Other than a healthy, calorie-restricted diet combined with a proper exercise regimen, nothing short of liposuction will give you visible 6 pack abs (even that will be short lived if your habits don’t change, which has been shown to be the case with most liposuction).
BUT WAIT! There’s more!
Honorable Mentions
- “Yoga gives you long, lean muscles/ Yoga makes you slim and slender”
- “You must stay in the fat burning zone or your workout is useless”
- “Women must train high repetitions with light weights”
- “Cardio is the best way to lose weight”
- “Machines are better than free weights”

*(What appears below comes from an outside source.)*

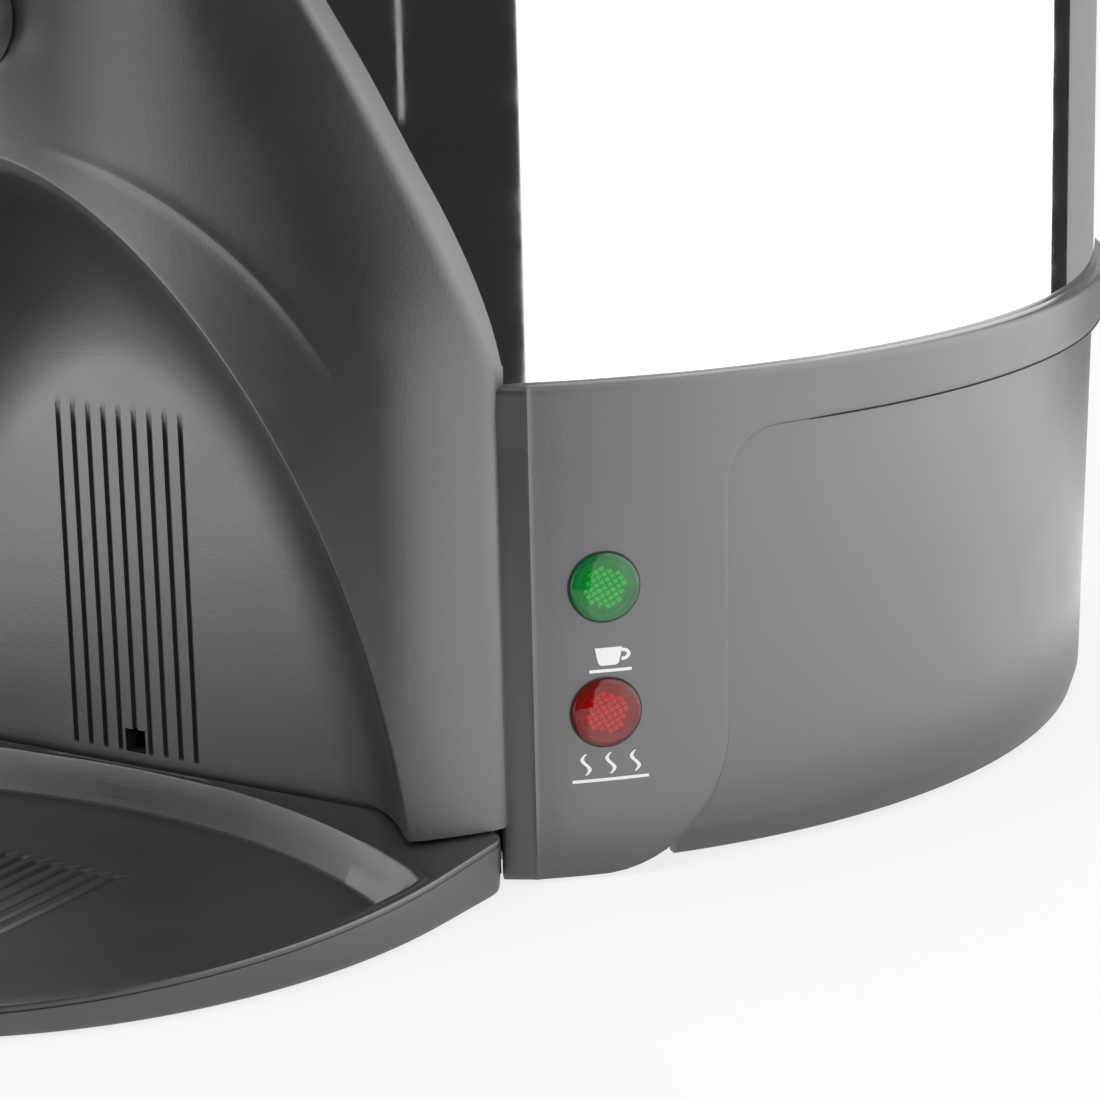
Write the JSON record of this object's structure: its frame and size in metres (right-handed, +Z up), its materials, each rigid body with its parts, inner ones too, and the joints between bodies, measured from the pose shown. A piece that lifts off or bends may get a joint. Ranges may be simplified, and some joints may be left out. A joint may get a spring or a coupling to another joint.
{
  "type": "coffee urn",
  "caption": "Electric coffee urn: steel drum on a moulded base, front tower with tap, level gauge, arched cup niche and pull-out drip tray, two pilot lamps, percolator set and lift-off lid.",
  "frame": {"origin": "on the drum's upright axis, in the plane of the feet", "axes": "+Z up, -Y towards the user (tap side), +X to the user's right"},
  "size_m": [0.323, 0.3227, 0.4187],
  "materials": {
    "black_plastic": "satin black, fine moulded grain",
    "phenolic_black": "smooth satin",
    "polished_steel": "polished with a faint horizontal brushing",
    "tank_steel": "bright rolled",
    "tap_chrome": "bright plating",
    "plated_steel": "zinc plated",
    "black_rubber": "matt",
    "silicone": "translucent white",
    "clear_glass": "clear",
    "green_lens": "clear green",
    "red_lens": "clear dark red",
    "cast_aluminium": "as cast",
    "heater_sheath": "heat tinted",
    "white_moulding": "matt",
    "switch_gloss": "gloss black",
    "lead_insulation": "satin",
    "brass": "bright",
    "scale_label": "satin silver film",
    "red_button": "gloss"
  },
  "bodies": {
    "urn": {"base_collar": "black_plastic", "base_plate": "plated_steel", "base_screws": "plated_steel", "bracket_screw": "plated_steel", "drum_jacket": "polished_steel", "earth_stud": "brass", "feet": "black_rubber", "gauge_bracket": "phenolic_black", "gauge_glass": "clear_glass", "gauge_nut": "phenolic_black", "gauge_seal_lower": "black_rubber", "gauge_seal_upper": "black_rubber", "handle_left": "phenolic_black", "handle_right": "phenolic_black", "handle_screws": "plated_steel", "heater_plate": "cast_aluminium", "heater_ring": "heater_sheath", "inlet_pins": "brass", "inlet_screws": "plated_steel", "inner_tank": "tank_steel", "internal_leads": "lead_insulation", "keep_warm_element": "heater_sheath", "lamp_bodies": "white_moulding", "lamp_clips": "plated_steel", "lamp_lens_lower": "red_lens", "lamp_lens_upper": "green_lens", "level_scale": "scale_label", "mains_inlet": "switch_gloss", "rear_shell": "black_plastic", "shank_locknut": "plated_steel", "shank_seal_inner": "black_rubber", "shank_seal_outer": "black_rubber", "spacer_sleeve": "tank_steel", "switch_frame": "switch_gloss", "tap_body": "tap_chrome", "tap_bonnet": "phenolic_black", "terminal_block": "white_moulding", "terminal_screws": "brass", "thermal_cutout": "switch_gloss", "thermostat": "white_moulding", "tower_screws": "plated_steel", "tower_shell": "black_plastic"},
    "lid": {"lid_shell": "polished_steel", "lid_knob": "phenolic_black", "knob_washer": "black_rubber", "knob_screw": "plated_steel"},
    "stem": {"valve_stem": "tap_chrome", "seat_cup": "silicone", "tap_spring": "plated_steel"},
    "lever": {"tap_lever": "phenolic_black", "lever_pin": "plated_steel"},
    "tray": {"drip_tray": "black_plastic"},
    "rocker": {"switch_rocker": "switch_gloss"},
    "reset": {"reset_button": "red_button"},
    "pump": {"pump_tube": "tank_steel"},
    "basket": {"filter_basket": "tank_steel"},
    "cover": {"basket_cover": "tank_steel"}
  },
  "joints": [
    {"name": "lid_lift", "type": "slide", "parent": "urn", "child": "lid", "axis": [0, 0, 1], "range_m": [0, 0.12]},
    {"name": "stem_lift", "type": "slide", "parent": "urn", "child": "stem", "axis": [0, 0, 1], "range_m": [0, 0.0041], "deforming": ["tap_spring"]},
    {"name": "lever_tilt", "type": "hinge", "parent": "stem", "child": "lever", "pos_m": [0, -0.1615, 0.1755], "axis": [1, 0, 0], "range_deg": [0, 35], "stiffness_Nm_per_rad": 0.0343, "springref_deg": -35},
    {"name": "tray_pull", "type": "slide", "parent": "urn", "child": "tray", "axis": [0, -1, 0], "range_m": [0, 0.12]},
    {"name": "rocker_tilt", "type": "hinge", "parent": "urn", "child": "rocker", "pos_m": [-0.08634, -0.08634, 0.038], "axis": [0.7071, -0.7071, 0], "range_deg": [-16, 0]},
    {"name": "reset_push", "type": "slide", "parent": "urn", "child": "reset", "axis": [0, 0, 1], "range_m": [0, 0.002], "stiffness_N_per_m": 400, "springref_m": -0.001},
    {"name": "pump_lift", "type": "slide", "parent": "urn", "child": "pump", "axis": [0, 0, 1], "range_m": [0, 0.025]},
    {"name": "basket_lift", "type": "slide", "parent": "pump", "child": "basket", "axis": [0, 0, 1], "range_m": [0, 0.008]},
    {"name": "cover_lift", "type": "slide", "parent": "basket", "child": "cover", "axis": [0, 0, 1], "range_m": [0, 0.008]}
  ],
  "couplings": [
    {"joint": "stem_lift", "follows": "lever_tilt", "m_per_rad": 0.006548}
  ]
}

- “Squats are bad for your knees”
- “Eating late at night makes you fat”
- “I want to look like him/her, so I must buy their program and eat exactly what they eat”
There you have it folks, all of the worst fitness advice that’s total BS. We know it’s not easy to filter out the truth from a sea of unscrupulous snake-oil salesmen and fitness “influencers”.
To put it simply, you should do your own research and get your information from actual studies, not from IG influencers and certainly not from “Karen’s” whatsapp messages.
Everyone has an opinion on what works, but feelings and thoughts do not refute science!
Effective and correct science-based methods that fitness professionals use are ever evolving. Which is why it’s of the utmost importance to train at a facility or with a personal trainer that has valid credentials and is current with the sciences.